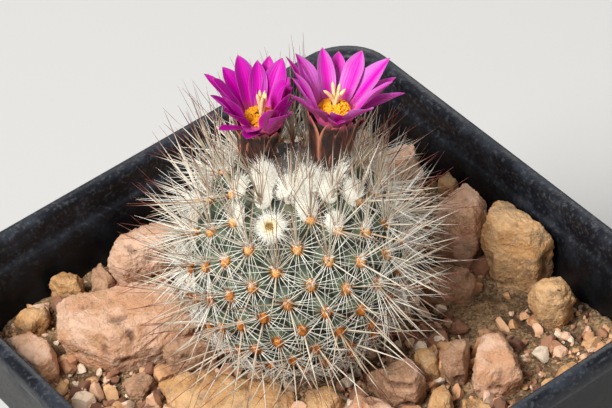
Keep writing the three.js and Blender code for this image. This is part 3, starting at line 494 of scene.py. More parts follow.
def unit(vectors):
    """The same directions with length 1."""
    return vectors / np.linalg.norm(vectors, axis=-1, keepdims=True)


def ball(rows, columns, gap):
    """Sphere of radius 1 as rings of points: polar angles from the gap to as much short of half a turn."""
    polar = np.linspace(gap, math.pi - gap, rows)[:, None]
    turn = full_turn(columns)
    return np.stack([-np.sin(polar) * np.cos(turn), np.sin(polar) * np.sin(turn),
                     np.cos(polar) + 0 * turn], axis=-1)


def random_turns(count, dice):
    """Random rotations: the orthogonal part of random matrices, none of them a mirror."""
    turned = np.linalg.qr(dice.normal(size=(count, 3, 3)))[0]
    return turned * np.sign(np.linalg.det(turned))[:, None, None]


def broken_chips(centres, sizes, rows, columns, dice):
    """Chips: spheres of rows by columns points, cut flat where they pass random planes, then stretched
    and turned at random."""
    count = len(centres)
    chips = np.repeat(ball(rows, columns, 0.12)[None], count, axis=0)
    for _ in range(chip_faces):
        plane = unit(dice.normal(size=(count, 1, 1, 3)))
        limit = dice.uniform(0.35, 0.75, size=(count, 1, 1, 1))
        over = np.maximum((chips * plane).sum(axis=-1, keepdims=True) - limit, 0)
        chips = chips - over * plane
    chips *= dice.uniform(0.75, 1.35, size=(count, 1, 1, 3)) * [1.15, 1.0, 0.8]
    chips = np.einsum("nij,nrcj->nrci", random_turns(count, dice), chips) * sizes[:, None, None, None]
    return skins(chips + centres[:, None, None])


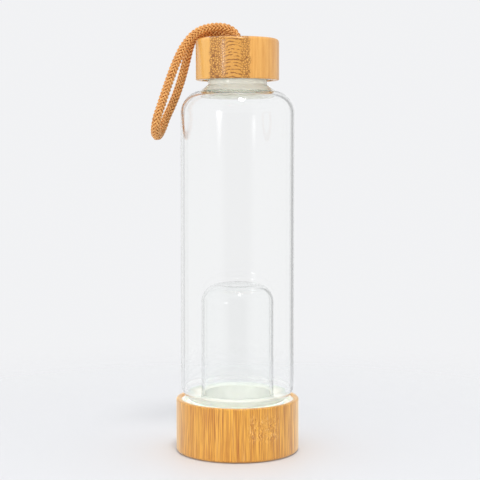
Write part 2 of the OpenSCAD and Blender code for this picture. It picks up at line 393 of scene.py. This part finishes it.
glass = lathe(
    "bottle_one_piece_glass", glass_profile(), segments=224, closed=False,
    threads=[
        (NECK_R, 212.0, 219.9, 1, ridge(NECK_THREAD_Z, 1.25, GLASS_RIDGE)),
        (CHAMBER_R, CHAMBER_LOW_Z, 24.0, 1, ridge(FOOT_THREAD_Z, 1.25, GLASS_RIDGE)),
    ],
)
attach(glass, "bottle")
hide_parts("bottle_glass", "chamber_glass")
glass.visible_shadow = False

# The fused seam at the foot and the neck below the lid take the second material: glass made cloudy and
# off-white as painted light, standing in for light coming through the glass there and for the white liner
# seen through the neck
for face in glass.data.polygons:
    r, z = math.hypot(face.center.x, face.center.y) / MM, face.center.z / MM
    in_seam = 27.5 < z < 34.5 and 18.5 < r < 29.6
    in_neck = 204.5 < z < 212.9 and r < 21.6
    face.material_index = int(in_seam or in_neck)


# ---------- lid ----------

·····

Exercise brief :: In this exercise, repeat all entries exactly.

Result for this exercise ::
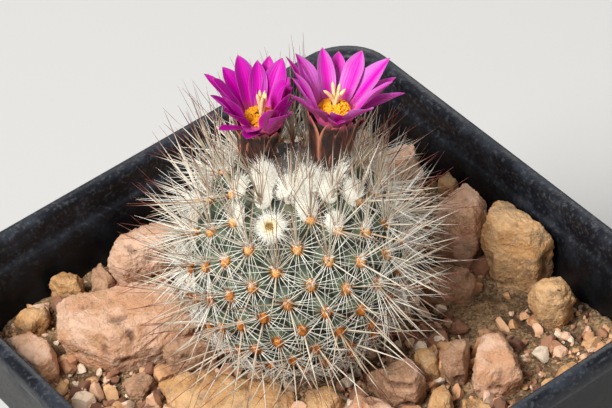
Keep writing the three.js and Blender code for this image. This is part 3, starting at line 494 of scene.py. More parts follow.
def unit(vectors):
    """The same directions with length 1."""
    return vectors / np.linalg.norm(vectors, axis=-1, keepdims=True)


def ball(rows, columns, gap):
    """Sphere of radius 1 as rings of points: polar angles from the gap to as much short of half a turn."""
    polar = np.linspace(gap, math.pi - gap, rows)[:, None]
    turn = full_turn(columns)
    return np.stack([-np.sin(polar) * np.cos(turn), np.sin(polar) * np.sin(turn),
                     np.cos(polar) + 0 * turn], axis=-1)


def random_turns(count, dice):
    """Random rotations: the orthogonal part of random matrices, none of them a mirror."""
    turned = np.linalg.qr(dice.normal(size=(count, 3, 3)))[0]
    return turned * np.sign(np.linalg.det(turned))[:, None, None]


def broken_chips(centres, sizes, rows, columns, dice):
    """Chips: spheres of rows by columns points, cut flat where they pass random planes, then stretched
    and turned at random."""
    count = len(centres)
    chips = np.repeat(ball(rows, columns, 0.12)[None], count, axis=0)
    for _ in range(chip_faces):
        plane = unit(dice.normal(size=(count, 1, 1, 3)))
        limit = dice.uniform(0.35, 0.75, size=(count, 1, 1, 1))
        over = np.maximum((chips * plane).sum(axis=-1, keepdims=True) - limit, 0)
        chips = chips - over * plane
    chips *= dice.uniform(0.75, 1.35, size=(count, 1, 1, 3)) * [1.15, 1.0, 0.8]
    chips = np.einsum("nij,nrcj->nrci", random_turns(count, dice), chips) * sizes[:, None, None, None]
    return skins(chips + centres[:, None, None])


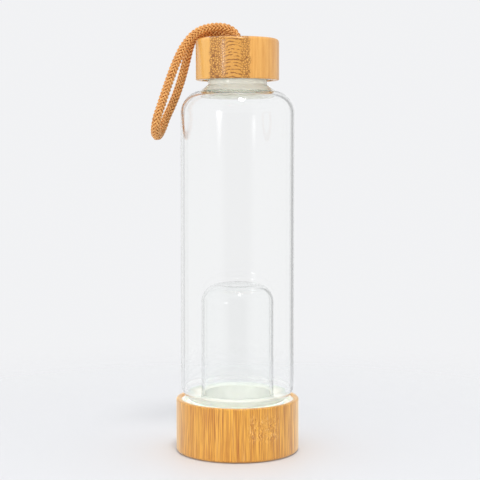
Write part 2 of the OpenSCAD and Blender code for this picture. It picks up at line 393 of scene.py. This part finishes it.
glass = lathe(
    "bottle_one_piece_glass", glass_profile(), segments=224, closed=False,
    threads=[
        (NECK_R, 212.0, 219.9, 1, ridge(NECK_THREAD_Z, 1.25, GLASS_RIDGE)),
        (CHAMBER_R, CHAMBER_LOW_Z, 24.0, 1, ridge(FOOT_THREAD_Z, 1.25, GLASS_RIDGE)),
    ],
)
attach(glass, "bottle")
hide_parts("bottle_glass", "chamber_glass")
glass.visible_shadow = False

# The fused seam at the foot and the neck below the lid take the second material: glass made cloudy and
# off-white as painted light, standing in for light coming through the glass there and for the white liner
# seen through the neck
for face in glass.data.polygons:
    r, z = math.hypot(face.center.x, face.center.y) / MM, face.center.z / MM
    in_seam = 27.5 < z < 34.5 and 18.5 < r < 29.6
    in_neck = 204.5 < z < 212.9 and r < 21.6
    face.material_index = int(in_seam or in_neck)


# ---------- lid ----------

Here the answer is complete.